**EXERCISE INPUT**:
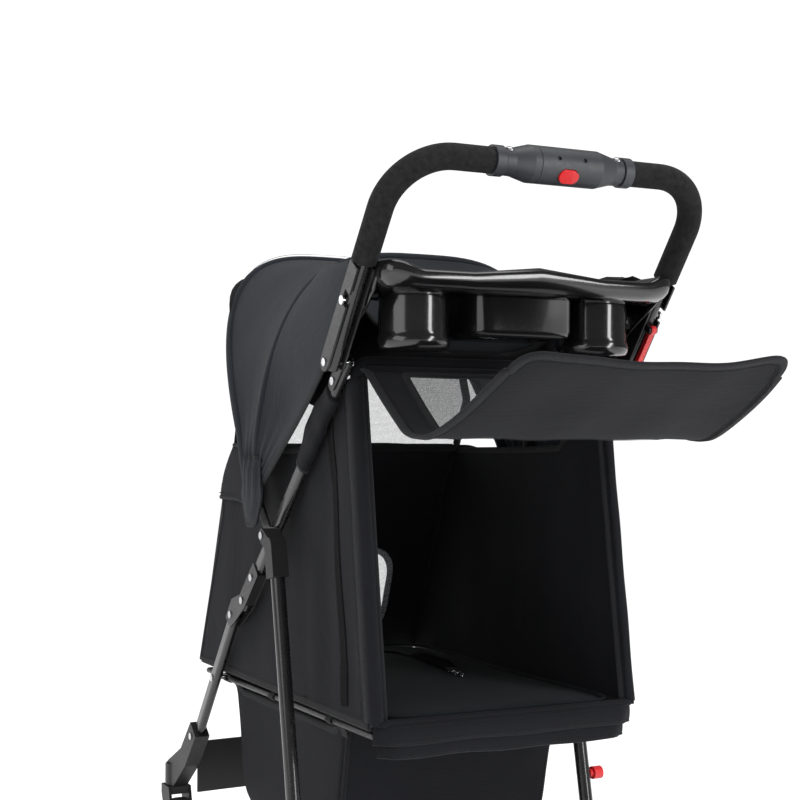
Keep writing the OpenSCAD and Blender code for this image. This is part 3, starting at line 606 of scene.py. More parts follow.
def canopy_sheet(name, first, last, sag, rows=19):
    """Continuous cover between two bows, hollow between them and gathered in pleats at its feet."""
    e0, e1 = edge_of(first), edge_of(last)
    out = []
    for t in np.linspace(0, 1, rows):
        p = (1 - t) * e0 + t * e1
        bell = np.sin(np.pi * t)
        hang = sag
        if first == "rear":
            # beside the tray the cover stays on the rear edge's width before it widens to the bow
            side = 1 - ease((e0[:, 2] - 0.868) / 0.004) * 0.5
            late = t + (t ** 2.3 - t) * side * ease((e0[:, 2] - 0.70) / 0.06)
            p[:, 0] = (1 - late) * e0[:, 0] + late * e1[:, 0]
            hang = sag * (1 - ease((e0[:, 2] - 0.68) / 0.08))
        rel = p - (0, *CANOPY_PIVOT)
        r = np.linalg.norm(rel[:, 1:], axis=1)
        hollow = hang * bell * ease(r / 0.2)
        p[:, 0] -= np.sign(p[:, 0]) * hollow * np.abs(np.cos(ARCH)) ** 0.5
        p[:, 1:] -= unit(rel[:, 1:]) * (hollow * np.sin(ARCH))[:, None]
        near_foot = np.exp(-((r / 0.085) ** 2))
        pleat = PLEAT_DEPTH * np.sin(2 * np.pi * (PLEATS * t + 0.2)) * near_foot * bell ** 0.5
        p = drawn_to_foot(p, r, FOOT_X)
        p[:, 0] += np.where(p[:, 0] < 0, -1, 1) * pleat
        p += unit(p - (0, 0.1, 0.62)) * (0.0016 * bell * ripple(p, 8.0, 3))[:, None]
        out.append(p)
    return cloth_grid(name, np.array(out), MAT["canopy_fabric"], 0.0014)


def bow_line(which, lift, drop=0.0):
    """A line along a bow, raised by lift and turned by drop degrees: (path, normals)."""
    angle, half, height, power = BOWS[which]
    p = bow_point(angle + drop, half + lift, height + lift, power, INNER)
    r = np.linalg.norm(p[:, 1:] - CANOPY_PIVOT, axis=1)
    p = drawn_to_foot(p, r, FOOT_X + lift)
    t = math.radians(angle)
    across = np.broadcast_to((0.0, -math.sin(t), math.cos(t)), p.shape)
    tan = unit(np.gradient(p, axis=0))
    return p, np.cross(tan, across)


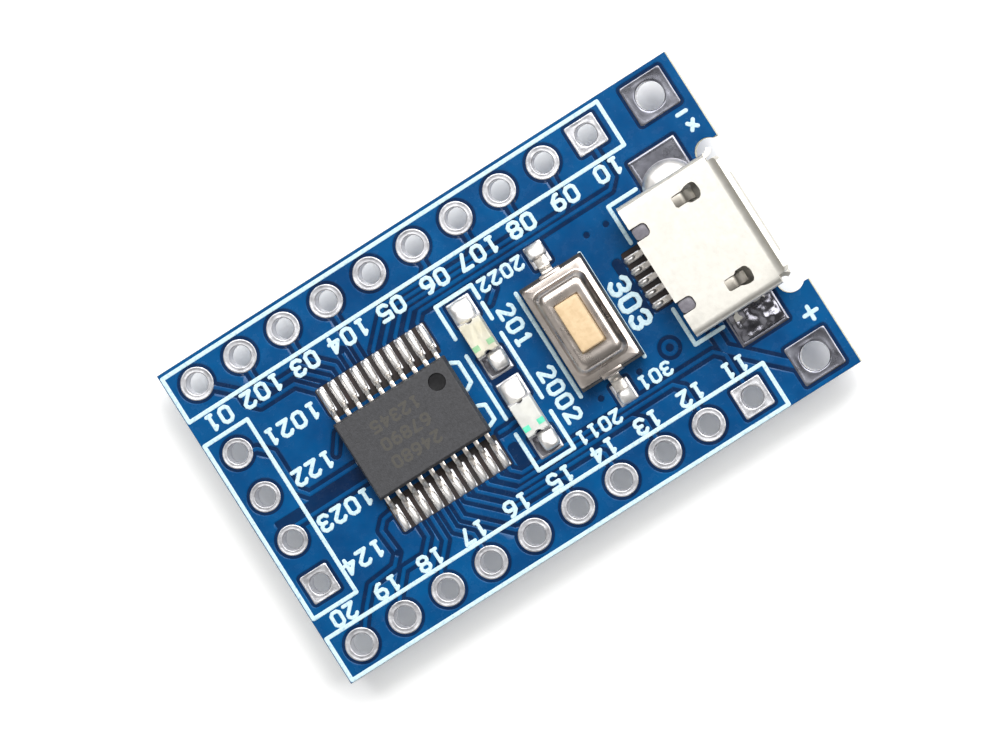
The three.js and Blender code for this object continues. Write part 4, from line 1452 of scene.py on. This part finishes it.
def floor():
    made = Finish("floor")
    made.paint(made.ramp(made.noise(0.03), (0.3, "#f6f6f6"), (0.7, "#fafafa")))
    for socket, value in (("Roughness", 0.8), ("Emission Color", (1, 1, 1, 1)),
                          ("Emission Strength", SOFT_GLOW)):
        made.shader.inputs[socket].default_value = value
    size = 1.5
    mesh = bpy.data.meshes.new("floor")
    mesh.from_pydata([(-size, -size, 0), (size, -size, 0), (size, size, 0), (-size, size, 0)],
                     [], [(0, 1, 2, 3)])
    mesh.materials.append(made.material)
    placed("floor", mesh)


def aimed(position, target, up):
    """The placing that looks from a position at a target, both in metres."""
    back = (Vector(position) - Vector(target)).normalized()
    right = Vector(up).cross(back).normalized()
    turn = Matrix((right, back.cross(right), back)).transposed().to_4x4()
    return Matrix.Translation(position) @ turn


def softbox(name, position, size, power):
    light = bpy.data.lights.new(name, "AREA")
    light.shape = "RECTANGLE"
    light.size, light.size_y = size
    light.energy = power
    placed(name, light).matrix_world = aimed(position, (0, 0, 0), (0, 1, 0.01))


def studio():
    scene = bpy.context.scene
    scene.view_settings.view_transform = "Standard"
    world = bpy.data.worlds.new("studio")
    world.use_nodes = True
    background = world.node_tree.nodes["Background"]
    background.inputs["Color"].default_value = (1, 1, 1, 1)
    background.inputs["Strength"].default_value = SOFT_GLOW
    scene.world = world
    softbox("right_softbox", (0.24, 0.04, 0.38), (0.3, 0.32), 1.35)
    softbox("upper_softbox", (0.04, 0.24, 0.38), (0.34, 0.28), 1.5)
    softbox("corner_softbox", (0.24, 0.22, 0.36), (0.2, 0.2), 0.65)
    softbox("fill_softbox", (-0.36, -0.2, 0.28), (0.6, 0.6), 0.6)


def camera():
    data = bpy.data.cameras.new("camera")
    data.lens = 208.9
    data.sensor_width = 36
    data.clip_start = 0.01
    position = (0.0261, -0.0054, 0.2877)
    target = (-0.00045, -0.00006, TOP * MM)
    turn = math.radians(32.5)  # how far the board lies turned in the picture
    made = placed("camera", data)
    made.matrix_world = aimed(position, target, (math.sin(turn), math.cos(turn), 0))
    bpy.context.scene.camera = made


dress_cad_nodes()
printed_layers()
plated_holes()
controller_moulding()
controller_marking()
for lead in range(1, 2 * LEADS_PER_SIDE + 1):
    controller_lead(lead)
controller_tie_bars()
usb_shell()
usb_solder()
button_cover()
button_cap()
button_dome()
button_leg(1, 1)
button_leg(2, -1)
lamp("power_led", 20.0, cream_resin, pale_marking)
lamp("test_led", 29.0, clear_resin, green_marking)
regulator()
for chip_name in CHIPS:
    chip(chip_name)
floor()
studio()
camera()
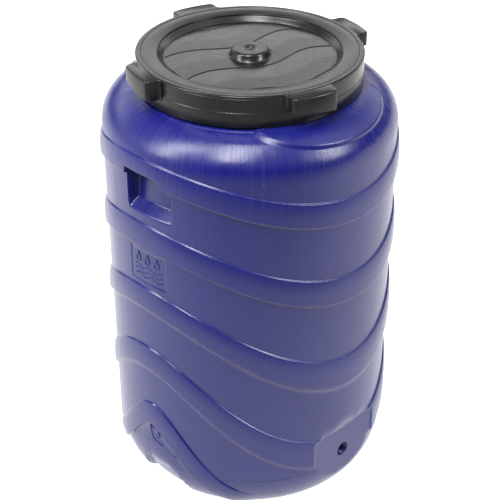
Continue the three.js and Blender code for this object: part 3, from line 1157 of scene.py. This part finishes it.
def black_finish(name, scratch_amount, roughness, specular=0.5):
    """Black satin plastic with fine scratches, scuffs and a little dust."""
    finish = Finish(name)
    source, _ = finish.position()
    grain = finish.noise(source, 900, 2)
    scuff = finish.noise(source, 22, 5, 0.65)
    stretched = finish.node("ShaderNodeMapping")
    stretched.inputs["Scale"].default_value = (6, 90, 40)
    stretched.inputs["Rotation"].default_value = (0, 0, 0.6)
    finish.wire(source, stretched.inputs["Vector"])
    scratches = finish.noise(stretched.outputs[0], 9, 5, 0.75)
    dust = finish.noise(source, 420, 2)
    colour = finish.blend(finish.spread(scuff, 0.4, 0.7, 0, 1), LID_BLACK, LID_GREY)
    colour = finish.blend(finish.spread(scratches, 0.68, 0.82, 0, scratch_amount), colour, DUST)
    colour = finish.blend(finish.spread(dust, 0.74, 0.80, 0, 0.4), colour, DUST)
    finish.feed("Base Color", colour)
    satin = finish.spread(scuff, 0.3, 0.7, *roughness)
    uneven = finish.spread(grain, 0.3, 0.7, -0.03, 0.03)
    finish.feed("Roughness", finish.math("ADD", satin, uneven))
    finish.shader.inputs["IOR"].default_value = 1.45
    finish.shader.inputs["Specular IOR Level"].default_value = specular
    fine = finish.bump(grain, 0.00003)
    finish.feed("Normal", finish.bump(scratches, 0.00010, under=fine))
    return finish.material


def rubber_finish():
    """Matt black rubber with a fine grain."""
    finish = Finish("gasket_rubber")
    source, _ = finish.position()
    grain = finish.noise(source, 600, 3)
    colour = finish.blend(grain, (0.012, 0.012, 0.012), (0.030, 0.030, 0.030))
    finish.feed("Base Color", colour)
    finish.feed("Roughness", finish.spread(grain, 0.3, 0.7, 0.6, 0.75))
    finish.feed("Normal", finish.bump(grain, 0.0001))
    return finish.material


# ---- floor, world and lights ----------------------------------------------------------------

# The floor's painted glow near the barrel and at its front edge, and where it fades, in metres.
FLOOR_GLOW = (1.45, 0.35)
FLOOR_FADE = (0.45, 1.5)
# Radii between which that glow rises from nearly nothing, under the barrel, in metres: a painted contact
# shadow.
FLOOR_PAINTED_SHADOW = (0.170, 0.208)
# Soft glows of the studio round the object: turn from -Y towards +X, half width, lowest and
# highest elevation, all in degrees, and strength.
GLOWS = [
    (135.5, 55, 14, 27, 2.5),
    (135.5, 55, 27, 38, 0.35),
    (135.5, 55, 38, 52, 0.2),
    (-134.5, 35, -2, 25, 1.0),
    (-134.5, 35, 25, 65, 0.2),
    (45.5, 35, 25, 65, 1.3),
    (-44.5, 55, 25, 65, 0.35),
    (0, 200, 62, 95, 0.5),
]
GLOW_EDGE = 8.0


def make_floor():
    """A pale floor that glows softly towards the front as painted light, with a painted shadow under the
    barrel.
    """
    bpy.ops.mesh.primitive_plane_add(size=30, location=(0, 0, -0.0005))
    floor = bpy.context.object
    floor.name = "floor"
    finish = Finish("pale_floor")
    source, _ = finish.position()
    tone = finish.blend(finish.noise(source, 3), (0.16, 0.16, 0.16), (0.20, 0.20, 0.20))
    finish.feed("Base Color", tone)
    finish.shader.inputs["Roughness"].default_value = 0.9
    finish.shader.inputs["Specular IOR Level"].default_value = 0.0
    finish.shader.inputs["Emission Color"].default_value = (1, 1, 1, 1)
    _, (x, y, _) = finish.position()
    turn = math.radians(CAMERA_AZIMUTH)
    forward_x = finish.math("MULTIPLY", x, math.sin(turn))
    forward_y = finish.math("MULTIPLY", y, -math.cos(turn))
    forward = finish.math("ADD", forward_x, forward_y)
    # Painted light: the floor's glow, strongest near the barrel and fading towards the front edge.
    glow = finish.spread(forward, *FLOOR_FADE, *FLOOR_GLOW)
    radius, _, _ = finish.polar()
    # Painted contact shadow: the glow falls to nearly nothing under the barrel.
    glow = finish.math("MULTIPLY", glow, finish.spread(radius, *FLOOR_PAINTED_SHADOW, 0.06, 1.0))
    finish.feed("Emission Strength", glow)
    floor.data.materials.append(finish.material)


def make_world():
    """White for the camera; for the object, a dark studio with soft glows round it."""
    world = bpy.data.worlds.new("studio")
    bpy.context.scene.world = world
    world.use_nodes = True
    tree = world.node_tree
    tree.nodes.clear()

    def math_node(operation, *values):
        made = tree.nodes.new("ShaderNodeMath")
        made.operation = operation
        for socket, value in zip(made.inputs, values):
            if isinstance(value, (int, float)):
                socket.default_value = value
            else:
                tree.links.new(value, socket)
        return made.outputs[0]

    def rise(value, low, high):
        made = tree.nodes.new("ShaderNodeMapRange")
        made.interpolation_type = "SMOOTHSTEP"
        made.inputs["From Min"].default_value = low
        made.inputs["From Max"].default_value = high
        tree.links.new(value, made.inputs["Value"])
        return made.outputs["Result"]

    coords = tree.nodes.new("ShaderNodeTexCoord")
    split = tree.nodes.new("ShaderNodeSeparateXYZ")
    tree.links.new(coords.outputs["Generated"], split.inputs[0])
    x, y, z = split.outputs
    elevation = math_node("MULTIPLY", math_node("ARCSINE", z), math.degrees(1))
    turn = math_node("MULTIPLY", math_node("ARCTAN2", x, math_node("MULTIPLY", y, -1.0)), math.degrees(1))
    total = None
    for middle, half, low, high, strength in GLOWS:
        past = math_node("WRAP", math_node("SUBTRACT", turn, middle), 180.0, -180.0)
        away = math_node("ABSOLUTE", past)
        glow = math_node("SUBTRACT", 1.0, rise(away, half - 2 * GLOW_EDGE, half + 2 * GLOW_EDGE))
        glow = math_node("MULTIPLY", glow, rise(elevation, low - GLOW_EDGE / 2, low + GLOW_EDGE / 2))
        fall = math_node("SUBTRACT", 1.0, rise(elevation, high - GLOW_EDGE / 2, high + GLOW_EDGE / 2))
        glow = math_node("MULTIPLY", math_node("MULTIPLY", glow, fall), strength)
        total = glow if total is None else math_node("ADD", total, glow)
    light = tree.nodes.new("ShaderNodeBackground")
    light.inputs["Color"].default_value = (1, 1, 1, 1)
    tree.links.new(total, light.inputs["Strength"])
    seen = tree.nodes.new("ShaderNodeBackground")
    seen.inputs["Color"].default_value = (1, 1, 1, 1)
    paths = tree.nodes.new("ShaderNodeLightPath")
    mix = tree.nodes.new("ShaderNodeMixShader")
    tree.links.new(paths.outputs["Is Camera Ray"], mix.inputs[0])
    tree.links.new(light.outputs[0], mix.inputs[1])
    tree.links.new(seen.outputs[0], mix.inputs[2])
    out = tree.nodes.new("ShaderNodeOutputWorld")
    tree.links.new(mix.outputs[0], out.inputs[0])


# Softboxes over the barrel: turn from -Y towards +X, elevation, width, height and power.
SOFTBOXES = {
    "left_softbox": (-112, 39, 0.5, 2.2, 62),
    "top_softbox": (-63, 61, 0.65, 1.9, 72),
    "right_softbox": (21, 27, 0.45, 1.1, 32),
}
SOFTBOX_AIM = Vector((0, 0, 0.73))
SOFTBOX_DISTANCE = 2.4


def direction(turn, elevation):
    """Unit vector at a turn from -Y towards +X and an elevation, both in degrees."""
    turn = math.radians(turn)
    elevation = math.radians(elevation)
    flat = math.cos(elevation)
    return Vector((math.sin(turn) * flat, -math.cos(turn) * flat, math.sin(elevation)))


def make_softboxes():
    """Rectangular area lights that face the top of the barrel."""
    for name, (turn, elevation, width, height, power) in SOFTBOXES.items():
        back = direction(turn, elevation)
        data = bpy.data.lights.new(name, "AREA")
        data.shape = "RECTANGLE"
        data.size = width
        data.size_y = height
        data.energy = power
        lamp = bpy.data.objects.new(name, data)
        bpy.context.scene.collection.objects.link(lamp)
        lamp.location = SOFTBOX_AIM + back * SOFTBOX_DISTANCE
        lamp.rotation_euler = back.to_track_quat("Z", "Y").to_euler()


# ---- camera ------------------------------------------------------------------------------

CAMERA_AZIMUTH = -44.5
CAMERA_ELEVATION = 32.26
CAMERA_DISTANCE = 2.2145
CAMERA_AIM = 0.404
CAMERA_LENS = 90.4


def make_camera():
    """The camera, aimed at the barrel's axis."""
    back = direction(CAMERA_AZIMUTH, CAMERA_ELEVATION)
    data = bpy.data.cameras.new("camera")
    data.sensor_width = 36
    data.lens = CAMERA_LENS
    camera = bpy.data.objects.new("camera", data)
    bpy.context.scene.collection.objects.link(camera)
    camera.location = Vector((0, 0, CAMERA_AIM)) + back * CAMERA_DISTANCE
    camera.rotation_euler = (-back).to_track_quat("-Z", "Y").to_euler()
    bpy.context.scene.camera = camera


def build_barrel(material):
    shell = barrel_mesh()
    drill_tap_hole(shell)
    smooth_by_angle(shell, 75)
    place(shell, "barrel", "barrel_plastic", material, "barrel_body")
    place(tap_thread(), "barrel", "barrel_plastic", material)
    place(moulded_marks(), "barrel", "barrel_plastic", material)


def build_lid(ring_material, lid_material, gasket_material):
    place(screw_ring(), "ring", "ring_plastic", ring_material, "screw_ring")
    disc = disc_mesh()
    smooth_by_angle(disc, 40)
    place(disc, "lid", "lid_plastic", lid_material, "lid_disc")
    place(gasket_mesh(), "lid", "gasket_rubber", gasket_material, "gasket")


make_camera()
build_barrel(barrel_finish())
build_lid(
    black_finish("ring_black", 0.5, (0.17, 0.25), 0.39),
    black_finish("lid_black", 0.6, (0.20, 0.29), 0.47),
    rubber_finish(),
)
make_floor()
make_world()
make_softboxes()
bpy.context.scene.view_settings.view_transform = "Standard"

**TASK STATEMENT**:
Copy out only the lines running from the beginning of the data to the line with "return p, np.cross(tan, across)", both ends included.

**TASK SOLUTION**:
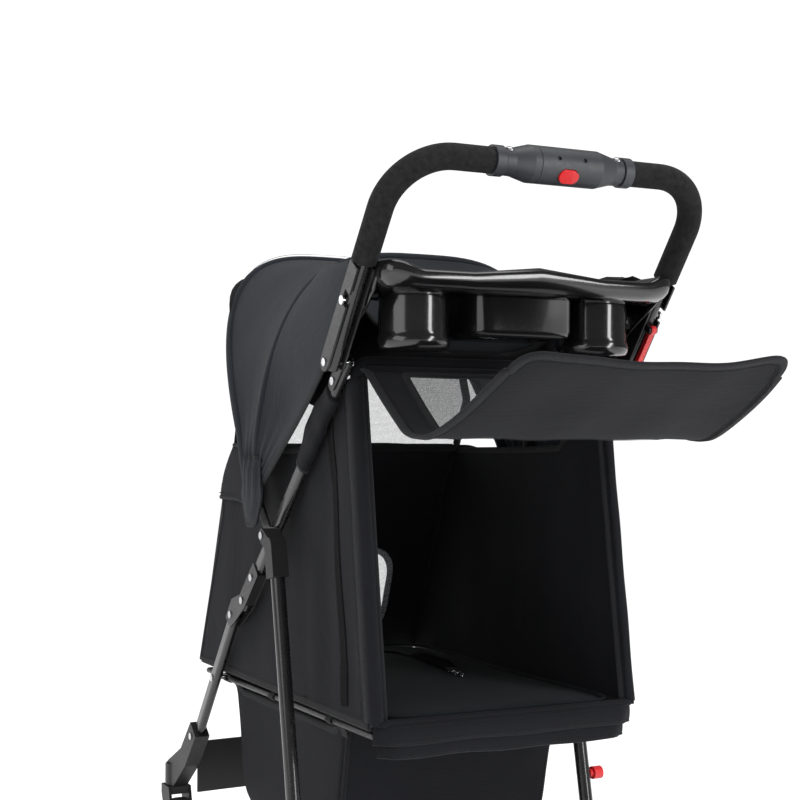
Keep writing the OpenSCAD and Blender code for this image. This is part 3, starting at line 606 of scene.py. More parts follow.
def canopy_sheet(name, first, last, sag, rows=19):
    """Continuous cover between two bows, hollow between them and gathered in pleats at its feet."""
    e0, e1 = edge_of(first), edge_of(last)
    out = []
    for t in np.linspace(0, 1, rows):
        p = (1 - t) * e0 + t * e1
        bell = np.sin(np.pi * t)
        hang = sag
        if first == "rear":
            # beside the tray the cover stays on the rear edge's width before it widens to the bow
            side = 1 - ease((e0[:, 2] - 0.868) / 0.004) * 0.5
            late = t + (t ** 2.3 - t) * side * ease((e0[:, 2] - 0.70) / 0.06)
            p[:, 0] = (1 - late) * e0[:, 0] + late * e1[:, 0]
            hang = sag * (1 - ease((e0[:, 2] - 0.68) / 0.08))
        rel = p - (0, *CANOPY_PIVOT)
        r = np.linalg.norm(rel[:, 1:], axis=1)
        hollow = hang * bell * ease(r / 0.2)
        p[:, 0] -= np.sign(p[:, 0]) * hollow * np.abs(np.cos(ARCH)) ** 0.5
        p[:, 1:] -= unit(rel[:, 1:]) * (hollow * np.sin(ARCH))[:, None]
        near_foot = np.exp(-((r / 0.085) ** 2))
        pleat = PLEAT_DEPTH * np.sin(2 * np.pi * (PLEATS * t + 0.2)) * near_foot * bell ** 0.5
        p = drawn_to_foot(p, r, FOOT_X)
        p[:, 0] += np.where(p[:, 0] < 0, -1, 1) * pleat
        p += unit(p - (0, 0.1, 0.62)) * (0.0016 * bell * ripple(p, 8.0, 3))[:, None]
        out.append(p)
    return cloth_grid(name, np.array(out), MAT["canopy_fabric"], 0.0014)


def bow_line(which, lift, drop=0.0):
    """A line along a bow, raised by lift and turned by drop degrees: (path, normals)."""
    angle, half, height, power = BOWS[which]
    p = bow_point(angle + drop, half + lift, height + lift, power, INNER)
    r = np.linalg.norm(p[:, 1:] - CANOPY_PIVOT, axis=1)
    p = drawn_to_foot(p, r, FOOT_X + lift)
    t = math.radians(angle)
    across = np.broadcast_to((0.0, -math.sin(t), math.cos(t)), p.shape)
    tan = unit(np.gradient(p, axis=0))
    return p, np.cross(tan, across)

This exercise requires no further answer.